# Input rows
§ §
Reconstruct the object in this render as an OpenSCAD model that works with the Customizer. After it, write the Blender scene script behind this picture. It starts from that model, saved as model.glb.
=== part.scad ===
§ §
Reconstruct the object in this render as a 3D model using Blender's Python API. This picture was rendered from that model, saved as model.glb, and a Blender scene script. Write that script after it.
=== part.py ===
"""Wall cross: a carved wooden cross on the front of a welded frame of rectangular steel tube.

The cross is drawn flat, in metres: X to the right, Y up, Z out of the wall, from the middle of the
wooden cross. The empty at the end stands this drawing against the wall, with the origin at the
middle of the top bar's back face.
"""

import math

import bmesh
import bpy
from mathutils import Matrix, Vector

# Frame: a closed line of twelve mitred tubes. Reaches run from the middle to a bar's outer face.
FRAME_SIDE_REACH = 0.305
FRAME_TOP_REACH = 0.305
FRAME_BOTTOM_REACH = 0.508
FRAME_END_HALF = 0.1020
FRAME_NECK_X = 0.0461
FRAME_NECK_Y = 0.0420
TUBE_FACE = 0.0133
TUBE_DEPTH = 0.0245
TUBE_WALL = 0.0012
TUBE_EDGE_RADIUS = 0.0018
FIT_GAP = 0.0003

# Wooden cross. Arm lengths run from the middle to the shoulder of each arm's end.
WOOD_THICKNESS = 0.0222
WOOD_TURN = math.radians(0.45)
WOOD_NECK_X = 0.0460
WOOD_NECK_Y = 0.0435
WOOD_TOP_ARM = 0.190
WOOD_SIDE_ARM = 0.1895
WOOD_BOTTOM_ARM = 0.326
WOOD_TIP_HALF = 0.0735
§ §
# Stated problem
Each line from the one bearing "Reconstruct the object in this render as a 3D" through the one bearing "rectangular steel tube." is to be duplicated without change; all remaining lines are to be left out.

# The completed task
Reconstruct the object in this render as a 3D model using Blender's Python API. This picture was rendered from that model, saved as model.glb, and a Blender scene script. Write that script after it.
=== part.py ===
"""Wall cross: a carved wooden cross on the front of a welded frame of rectangular steel tube.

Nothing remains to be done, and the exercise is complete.